## SUPPLIED DATA
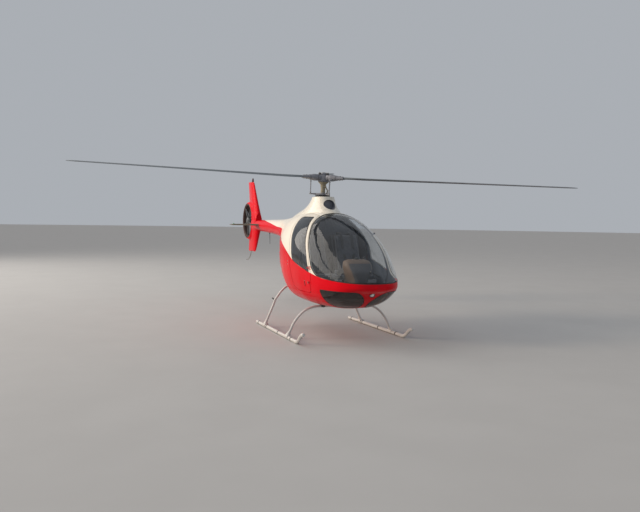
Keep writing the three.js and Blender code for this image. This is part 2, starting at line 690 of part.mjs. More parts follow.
const sleeveRing = (r, wide, high, lift, sides = 14) =>
  Array.from({ length: sides }, (_, i) => {
    const a = (2 * Math.PI * i) / sides;
    return new THREE.Vector3(r, wide * Math.cos(a), lift + high * Math.sin(a));
  });
const SLEEVE = [
  // distance out, half width, half height
  [60, 60, 43],
  [150, 74, 50],
  [210, 66, 40],
  [290, 48, 25],
  [SLEEVE_END, 46, 19],
];
const lift = (r) => r * CONING;
for (let k = 0; k < BLADES; k++) {
  const shape = loft(SLEEVE.map(([r, wide, high]) => sleeveRing(r, wide, high, lift(r))));
  // The pitch horn reaches out ahead of the leading edge to its link
  const tip = [HORN.reach * Math.cos(HORN.lead), -HORN.reach * Math.sin(HORN.lead)];
  const horn = rod([190, -30, lift(190) - 8], [...tip, -32], 17, 14, 8);
  add(`blade_sleeve_${k + 1}`, main(onRotor(join(shape, horn), bladeTurn(k)).subtract(onRotor(hubBody(HUB_R + 0.5, 120)))), DARK_METAL);
}

// Rotor blades: a cambered section on a straight span, thinned at the tip
const CHORD = 180;
const BLADE_SECTIONS = [
  // distance out, chord, thickness, twist in radians
  [SLEEVE_END + SEAM, 96, 34, 0.14],
  [520, 150, 28, 0.14],
  [700, CHORD, 22, 0.13],
  [2100, CHORD, 20, 0.07],
  [3480, CHORD, 18, 0.02],
  [ROTOR_RADIUS - 20, 150, 14, 0.01],
  [ROTOR_RADIUS, 110, 8, 0.01],
];
const bladeRing = ([r, chord, thick, twist]) =>
  [
    [0, 0],
    [0.06, 0.38],
    [0.25, 0.55],
    [0.6, 0.4],
    [1, 0.04],
    [1, -0.04],
    [0.6, -0.3],
    [0.25, -0.45],
    [0.06, -0.34],
  ].map(([along, up]) => {
    // The blades turn clockwise seen from above, so the leading edge lies towards -Y of the blade's own frame
    const [y, z] = [(along - 0.28) * chord, up * thick];
    return new THREE.Vector3(r, y * Math.cos(twist) + z * Math.sin(twist), lift(r) - y * Math.sin(twist) + z * Math.cos(twist));
  });
for (let k = 0; k < BLADES; k++) add(`blade_${k + 1}`, onRotor(loft(BLADE_SECTIONS.map(bladeRing)), bladeTurn(k)), BLADE_GREY);

// Swashplate round the mast at the fairing's mouth, and the links up to the pitch horns
const SWASH_Z = -244;
const plate = (z0, z1, radius, bore) =>
  rod([0, 0, z0], [0, 0, z1], radius, radius, 24).subtract(rod([0, 0, z0 - 20], [0, 0, z1 + 20], bore, bore, 24));
let swashRotating = plate(SWASH_Z - 11, SWASH_Z + 11, 104, MAST_R + 1);
for (let k = 0; k < BLADES; k++) {
  const spoke = rod([80, 0, SWASH_Z], [HORN.reach + 12, 0, SWASH_Z], 10, 10, 8);
  swashRotating = swashRotating.add(spoke.rotate([0, 0, ((bladeTurn(k) - HORN.lead) * 180) / Math.PI]));
}
// Scissor link that turns the plate with the mast
const scissor = join(
  rod([0, -78, SWASH_Z + 5], [0, -96, -190], 9, 8, 8),
  rod([0, -96, -186], [0, -44, -126], 8, 9, 8),
  box(-12, 12, -58, -MAST_R - 1, -136, -112),
);
swashRotating = join(swashRotating, scissor.rotate([0, 0, 24]));
const mastRoom = join(rod([0, 0, -560], [0, 0, -60], MAST_R + 0.6, MAST_R + 0.6, 20), rod([0, 0, -119], [0, 0, -59], 39, 83, 20));
add("swashplate_rotating", main(onRotor(swashRotating.subtract(mastRoom))), DARK_METAL);
const guide = plate(-560 + SEAM, SWASH_Z - 30, 54, MAST_R + 6);
add("swashplate_fixed", onRotor(join(guide, plate(SWASH_Z - 42, SWASH_Z - 17, 112, MAST_R + 6))), STEEL);
for (let k = 0; k < BLADES; k++) {
  const foot = HORN.reach - 3;
  const low = SWASH_Z + 10.5;
  const link = join(
    rod([foot, 0, low + 20], [HORN.reach, 0, -60], 7, 7, 8),
    rod([foot, 0, low], [foot, 0, low + 28], 12, 12, 10),
    rod([HORN.reach, 0, -76], [HORN.reach, 0, -44], 12, 12, 10),
  );
  const placed = onRotor(link, bladeTurn(k) - HORN.lead);
  const sleeve = nodes.get(`blade_sleeve_${k + 1}`);
  add(`pitch_link_${k + 1}`, main(placed.subtract(sleeve)), STEEL);
}

// Cabin interior: floor and rear wall in one, and the drive behind them
const FLOOR_Z = 560;
const BULKHEAD_Y = -62;
const floor = innerFit.intersect(box(-700, 700, -1240, BULKHEAD_Y, FLOOR_Z - 20, FLOOR_Z));
const bulkhead = innerFit.intersect(box(-700, 700, BULKHEAD_Y - 1, BULKHEAD_Y + 22, FLOOR_Z - 20, 2000));
add("cabin_liner", main(join(floor, bulkhead).subtract(rod(onMast(1640), onMast(2100), 124, 124, 24))), BLACK);
const DRIVE_Y = BULKHEAD_Y + 22 + SEAM;
add("engine_block", box(-270, 270, DRIVE_Y, 640, 800, 1230), DARK_METAL);
const gearCase = join(
  box(-115, 115, DRIVE_Y, 190, 1230 + SEAM, 1590),
  onRotor(rod([0, 0, -700], [0, 0, -560.5], 96, 96, 20)).subtract(box(-300, 300, -300, DRIVE_Y, 1000, 2000)),
);
add("main_gearbox", main(gearCase), DARK_METAL);

const SEAT_X = 265;
const SEAT_PROFILE = [
  [-860, 740, 20],
  [-860, 800, 25],
  [-420, 762, 20],
  [-170, 1400, 20],
  [-125, 1400, 20],
  [-325, 740, 20],
];
const CUSHIONS = {
  seat: [
    [-866, 700, 0],
    [-866, 868, 30],
    [-470, 836, 30],
    [-440, 700, 0],
  ],
  back: [
    [-467.5, 842, 20],
    [-262, 1424, 25],
    [-160, 1424, 25],
    [-380, 700, 0],
  ],
};
for (const [side, sign] of SIDES) {
  const x = sign * SEAT_X;
  const pedestal = box(x - 125, x + 125, -800, -340, FLOOR_Z + SEAM, 745);
  add(`seat_${side}`, join(sidePrism(sideOutline(SEAT_PROFILE), x - 215, x + 215, 3), pedestal), BLACK);
  const seatRoom = sidePrism(sideOutline(SEAT_PROFILE, SEAM), x - 300, x + 300, 3);
  for (const [part, outline] of Object.entries(CUSHIONS)) {
    const pad = sidePrism(sideOutline(outline), x - 205, x + 205, 3).subtract(seatRoom);
    add(`${part}_cushion_${side}`, main(pad.intersect(box(-600, 600, -900, -100, 750, 1500))), FABRIC);
  }
}

// Instrument console: a pedestal that swells into a rounded binnacle under the windshield
const CONSOLE = [
  // z, half width, y at the front, y at the rear
  [FLOOR_Z + SEAM, 90, -1110, -940],
  [700, 92, -1260, -960],
  [820, 110, -1420, -1000],
  [930, 165, -1430, -1060],
  [1020, 190, -1370, -1110],
  [1080, 175, -1310, -1130],
  [1105, 120, -1260, -1160],
];
const consoleRing = ([z, half, front, back]) => fairingRing([z, half, front, back, 3], 20);
add("instrument_console", loft(CONSOLE.map(consoleRing)), BLACK);

for (const [side, sign] of SIDES) {
  const x = sign * SEAT_X;
  const collar = rod([x, -930, FLOOR_Z + SEAM], [x, -930, FLOOR_Z + 30], 24, 20, 8);
  const stick = bar([[x, -930, FLOOR_Z + 12], [x, -960, 700], [x, -985, 860], [x, -930, 960], [x, -905, 1040]], 11, 10, 6);
  add(`cyclic_${side}`, join(collar, stick, rod([x, -908, 1020], [x, -888, 1120], 18, 16, 8)), BLACK);
  const lever = bar([[sign * 30, -420, FLOOR_Z + 24], [sign * 30, -560, 640], [sign * 30, -800, 760]], 11, 5, 6);
  const foot = box(sign * 30 - 18, sign * 30 + 18, -450, -380, FLOOR_Z + SEAM, FLOOR_Z + 40);
  add(`collective_${side}`, join(lever, foot, rod([sign * 30, -780, 752], [sign * 30, -900, 806], 17, 15, 8)), BLACK);
}
const PEDAL_Y = -1172;
let pedals = rod([-360, PEDAL_Y, FLOOR_Z + 22], [360, PEDAL_Y, FLOOR_Z + 22], 10, 10, 8);
for (const x of [-330, -200, 200, 330]) {
  pedals = join(
    pedals,
    box(x - 8, x + 8, PEDAL_Y - 8, PEDAL_Y + 8, FLOOR_Z + 18, FLOOR_Z + 110),
    box(x - 42, x + 42, PEDAL_Y + 4, PEDAL_Y + 16, FLOOR_Z + 85, FLOOR_Z + 160),
  );
}
for (const x of [-265, 265]) {
  pedals = join(pedals, box(x - 16, x + 16, PEDAL_Y - 14, PEDAL_Y + 14, FLOOR_Z + SEAM, FLOOR_Z + 30));
}
add("pedals", pedals, BLACK);

// Exhaust under the rear fuselage, and a rod aerial under the boom
const exhaust = bar([[150, 640, 700], [150, 700, 600], [150, 790, 520], [150, 900, 500]], 32, 10, 12);
add("exhaust_pipe", main(exhaust.subtract(bodySolid(-SEAM, NOSE + 6))), DARK_METAL);
const boomUnder = bottomAt(2690);
add(
  "boom_aerial",
  rod([0, 2668, 1165], [0, 2690, boomUnder + 20], 5, 8, 8).subtract(loft([2600, 2800].map((y) => sectionRing(y, -SEAM, 24)))),
  BLACK,
);

group.position.z = -BELLY;
const helicopter = new THREE.Group();
helicopter.add(group);
export default helicopter;
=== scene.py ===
"""A light two-seat helicopter on its skids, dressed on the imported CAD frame.

Lengths are metres. The nose points to -Y, the left-hand side is +X and +Z is up. Tables and formulas give
heights above the ground, and make_piece lowers every mesh by BELLY, because the frame's origin lies on the
belly fitting.
"""

import logging
import math
from dataclasses import dataclass, field
from enum import Enum
from typing import Callable, Sequence

import bpy
import numpy as np
from mathutils import Matrix


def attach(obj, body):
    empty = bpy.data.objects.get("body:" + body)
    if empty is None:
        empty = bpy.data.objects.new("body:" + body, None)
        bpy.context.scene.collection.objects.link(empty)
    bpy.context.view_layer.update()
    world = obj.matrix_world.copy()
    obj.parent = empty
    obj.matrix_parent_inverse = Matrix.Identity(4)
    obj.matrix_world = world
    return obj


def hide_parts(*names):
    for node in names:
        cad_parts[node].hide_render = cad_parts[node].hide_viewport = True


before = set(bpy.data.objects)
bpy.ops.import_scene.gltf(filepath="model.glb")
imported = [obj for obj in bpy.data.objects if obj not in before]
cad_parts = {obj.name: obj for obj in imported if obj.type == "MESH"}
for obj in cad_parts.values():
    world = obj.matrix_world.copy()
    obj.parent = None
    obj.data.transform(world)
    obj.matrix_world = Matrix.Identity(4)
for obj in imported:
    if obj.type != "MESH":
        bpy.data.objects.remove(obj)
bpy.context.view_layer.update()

log = logging.getLogger("helicopter")
Array = np.ndarray
Row = Sequence[float]
Rows = Sequence[Row]
Triple = tuple[float, float, float]
Field = Callable[[Array], Array]
Place = Callable[[Array], Array]
Tree = bpy.types.NodeTree
Socket = bpy.types.NodeSocket
BELLY = 0.418
SIDEWAYS = np.array([1.0, 0, 0])
AFT = (0, 1, 0)
UP = (0, 0, 1)
DOWN = (0, 0, -1)
NOSE_SPAN = (-1.87, -0.40)
CHIN_SPAN = (-1.87, -1.15)
DOOR_SPAN = (-1.15, 0.05)
FAN_CENTRE = (0.0, 4.030, 1.595)
FAN_BORE = 0.308


class Body(str, Enum):
    """The CAD bodies that pieces ride on."""

    FUSELAGE = "fuselage"
    MAIN = "main_rotor"
    TAIL = "tail_rotor"
    LEFT = "door_left"
    RIGHT = "door_right"


class Side(Enum):
    """The two sides of the aircraft, with the sign of their X."""

    LEFT = 1
    RIGHT = -1

    @property
    def word(self) -> str:
        """The side's name in lower case, as the nodes have it."""
        return self.name.lower()

    @property
    def door(self) -> Body:
        """The body of the door on this side."""
        return Body.LEFT if self is Side.LEFT else Body.RIGHT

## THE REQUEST
In the listing above, locate the line containing "group.position.z = -BELLY;" and the line containing "from typing import Callable, Sequence", then transcribe both and every line between them verbatim.

## ANSWER
group.position.z = -BELLY;
const helicopter = new THREE.Group();
helicopter.add(group);
export default helicopter;
=== scene.py ===
"""A light two-seat helicopter on its skids, dressed on the imported CAD frame.

Lengths are metres. The nose points to -Y, the left-hand side is +X and +Z is up. Tables and formulas give
heights above the ground, and make_piece lowers every mesh by BELLY, because the frame's origin lies on the
belly fitting.
"""

import logging
import math
from dataclasses import dataclass, field
from enum import Enum
from typing import Callable, Sequence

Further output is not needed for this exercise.